## Begin

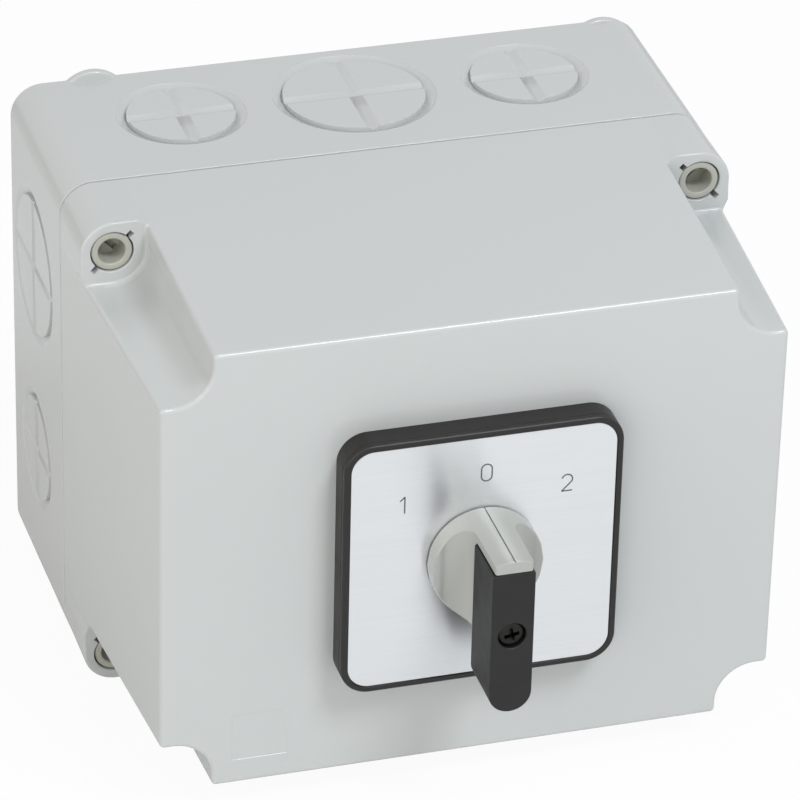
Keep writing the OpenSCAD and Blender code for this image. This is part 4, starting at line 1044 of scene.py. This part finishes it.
slotFinish = {
    "seal_rubber": sealRubber, "zinc_steel": zincSteel, "shaft_steel": shaftSteel,
    "latch_nylon": latchNylon, "wheel_acetal": wheelAcetal, "spring_steel": springSteel,
    "stage_polyester": stagePolyester, "cam_acetal": camAcetal, "carrier_nylon": carrierNylon,
    "contact_copper": contactCopper, "earth_brass": earthBrass,
}
slotOf = {part["node"]: part["material_slot"] for part in frame["record"]["subparts"]}
for name, node in frame["nodes"].items():
    if slotOf[name] in slotFinish:
        node.data.materials.clear()
        node.data.materials.append(slotFinish[slotOf[name]])
print("finishes are set")


# ---- floor, room and lamps

room = {
    "floorReach": 3.0,         # metres
    "floorGap": 0.0002,        # between the object's lowest point and the floor
    "floorColour": "#f4f4f4",
    "floorGlow": 0.94,         # share of plain white that the camera sees on the floor
    "worldColour": "#ffffff",
    "worldLight": 0.47,        # strength of the room's light on the object
    "lampAim": (0, -0.08, 0),
}
lamps = {
    # name: place in metres, size in metres, watts, colour
    "softboxAbove": ((0.38, -0.85, 1.2), 0.45, 10, "#f5faff"),
    "screenLeft": ((-1.25, -1.05, 0.35), 2.2, 15.5, "#fffaf4"),
}


def whiteRays(tree):
    # 1 for the rays that see the background: from the camera, off a gloss or through glass
    rays = addNode(tree, "ShaderNodeLightPath").outputs
    shown = rays["Is Camera Ray"]
    for other in ("Is Glossy Ray", "Is Transmission Ray"):
        shown = addNode(tree, "ShaderNodeMath", {0: shown, 1: rays[other]}, operation="MAXIMUM").outputs[0]
    return shown


floorMesh = bpy.data.meshes.new("floor")
far, z = room["floorReach"], cadBox[0][2] - room["floorGap"]
floorMesh.from_pydata([(-far, -far, z), (far, -far, z), (far, far, z), (-far, far, z)], [], [(0, 1, 2, 3)])
floor = bpy.data.objects.new("floor", floorMesh)
scene.collection.objects.link(floor)

material, tree, shader = newMaterial("pale studio floor")
shader.inputs["Base Color"].default_value = linear(room["floorColour"])
shader.inputs["Roughness"].default_value = 0.9
rays = addNode(tree, "ShaderNodeLightPath")
seen = addNode(tree, "ShaderNodeMath", {
    0: rays.outputs["Is Camera Ray"], 1: room["floorGlow"]}, operation="MULTIPLY")
glow = addNode(tree, "ShaderNodeEmission", {"Color": linear("#ffffff"), "Strength": 1.0})
mix = addNode(tree, "ShaderNodeMixShader", {0: seen.outputs[0], 1: shader.outputs[0], 2: glow.outputs[0]})
tree.links.new(mix.outputs[0], tree.nodes["Material Output"].inputs["Surface"])
floorMesh.materials.append(material)

world = bpy.data.worlds.new("studio")
world.use_nodes = True
scene.world = world
tree = world.node_tree
tree.nodes.clear()
strength = addNode(tree, "ShaderNodeMapRange", {
    "Value": whiteRays(tree), "To Min": room["worldLight"], "To Max": 1.0})
air = addNode(tree, "ShaderNodeBackground", {
    "Color": linear(room["worldColour"]), "Strength": strength.outputs[0]})
addNode(tree, "ShaderNodeOutputWorld", {"Surface": air.outputs[0]})

for name, (place, size, watts, colour) in lamps.items():
    data = bpy.data.lights.new(name, "AREA")
    data.shape, data.size, data.energy, data.color = "SQUARE", size, watts, linear(colour)[:3]
    lamp = bpy.data.objects.new(name, data)
    lamp.location = place
    toBox = Vector(room["lampAim"]) - Vector(place)
    lamp.rotation_euler = toBox.to_track_quat("-Z", "Y").to_euler()
    scene.collection.objects.link(lamp)
print("stage is set")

## End

Tally every line of the listing that holds the string "finishes", then give the number by itself.

▸ **Result**
2